Somelier Rules
Somelier Rules
AJ Linn
Originally published in Spanish in Diario Sur 24 March 2012
There was no change of facial expression but the wine waiter’s voice went up an octave. “Sir, in my opinion this wine is in perfect condition”. No sooner were the words out of his mouth than he realised his mistake. The customer is always right.
It all started when the man, one wrist loaded with gold and supporting a spectacular blonde, asked for the wine list in a well-known Marbella restaurant, where your humble scribe happened to be a chance onlooker. The somelier, a young man with a good career ahead of him whom I have known for many years, brought the bottle, showed it to the customer, and poured a small amount into his glass. The reaction was unexpected. “No, it’s no good”.

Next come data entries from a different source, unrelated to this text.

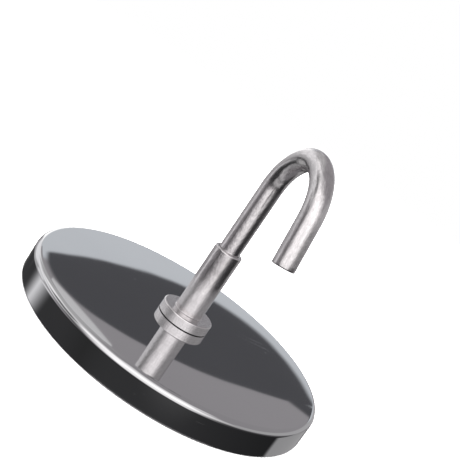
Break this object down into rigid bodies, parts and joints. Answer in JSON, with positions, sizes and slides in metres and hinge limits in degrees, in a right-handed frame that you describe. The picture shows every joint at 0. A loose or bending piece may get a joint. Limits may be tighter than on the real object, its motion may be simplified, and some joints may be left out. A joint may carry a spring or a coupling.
{
  "type": "magnetic hook",
  "caption": "Round flat magnet in a mirror-bright steel cup, with a flanged sleeve at its centre and a bent wire hook that turns in the sleeve.",
  "frame": {"origin": "centre of the flat gripping face, which the part stands on", "axes": "+Z from the gripping face up the axis of the sleeve and the hook's shank, +X towards the hook's free leg"},
  "size_m": [0.067, 0.067, 0.0513],
  "materials": {
    "mirror_plate": "mirror-bright plating on pressed steel",
    "ferrite": "ground, matt, dark grey",
    "bedding_resin": "cast black resin",
    "satin_nickel": "satin nickel plate with a fine lengthwise grain",
    "zinc_plate": "bright zinc plate"
  },
  "bodies": {
    "magnet_base": {"steel_cup": "mirror_plate", "ring_magnet": "ferrite", "resin_ring": "bedding_resin", "threaded_sleeve": "satin_nickel", "spring_washer": "zinc_plate", "hex_nut": "zinc_plate"},
    "hook": {"wire_hook": "satin_nickel"}
  },
  "joints": [
    {"name": "hook_turn", "type": "hinge", "parent": "magnet_base", "child": "hook", "pos_m": [0, 0, 0.0186], "axis": [0, 0, 1], "continuous": true}
  ]
}
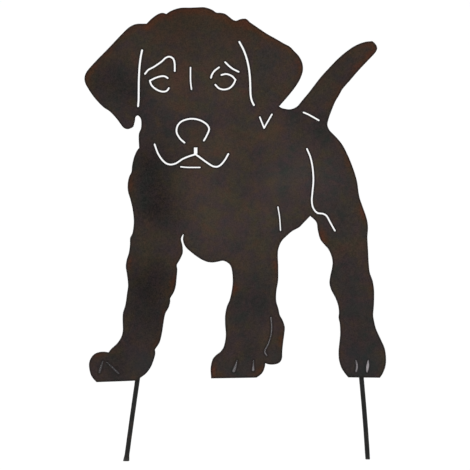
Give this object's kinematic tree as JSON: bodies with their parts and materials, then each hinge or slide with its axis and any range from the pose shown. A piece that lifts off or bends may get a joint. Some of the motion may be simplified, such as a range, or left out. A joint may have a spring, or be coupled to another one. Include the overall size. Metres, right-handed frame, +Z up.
{
  "type": "garden statue",
  "caption": "Flat cut-steel silhouette of a standing puppy, with features cut through as thin lines and round ground stakes welded behind its paws.",
  "frame": {"origin": "on the ground line, midway between the two stakes and in the middle of the sheet's thickness", "axes": "+Z up, along the puppy's height; -Y is the front face that the picture shows; +X to the right as seen from the front"},
  "size_m": [0.3616, 0.0077, 0.5443],
  "materials": {
    "rusty_sheet": "matte",
    "stake_rod": "matte",
    "weld_metal": "matte"
  },
  "bodies": {
    "root": {"puppy_plate": "rusty_sheet", "near_paw_stake": "stake_rod", "hind_paw_stake": "stake_rod", "near_paw_weld_left": "weld_metal", "near_paw_weld_right": "weld_metal", "hind_paw_weld_left": "weld_metal", "hind_paw_weld_right": "weld_metal"}
  },
  "joints": []
}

The wine waiter silently took away the bottle and glass and returned a little later with another bottle of the same wine, a highly-rated Rioja from an excellent bodega. The farce continued. Another taste, another grimace, which is when the wine waiter, who this time had taken the precaution of discreetly tasting the wine before bringing it to the table, was unable to hide his feelings, and he reminded the customer that not only was it the wine he had ordered, but neither was there was anything wrong with it.
There is no happy ending. The customer, for reasons we shall never know, insisted that the wine was not up to the mark and insinuated it had not been cellared properly. The restaurant was left with two open bottles of wine that it could not sell or return to the supplier because it was in no way defective.
When you order a wine by name in a restaurant it is usually because you are familiar with the label or with the bodega and know it to be reliable. Only in the event that there is something wrong with it would you send it back. It is never correct to reject a wine because you do not like it. The wine waiter does not pour a small amount into your glass for you to taste for any other reason than to establish whether it is in a good condition. If you order a wine you don’t know and when it arrives at the table you don’t like it, no-one is to blame but you and you must pay for the consequences. Amazingly, there are still people who go to restaurants and try out wines they don’t know on the basis that if they reject a bottle as being ‘off’, the restaurant will foot the bill. You may get away with that sort of thing once or twice, but after that you will soon be rumbled and definitely not welcome in the future.
The correct option is leave it all to the wine waiter, who is a hundred times more knowledgeable about wine than you or I will ever be. He will never let a customer drink a bad wine or a wine that does not match the food he has ordered. And the big plus is that this way you will get to try new wines that you may never have thought of ordering otherwise.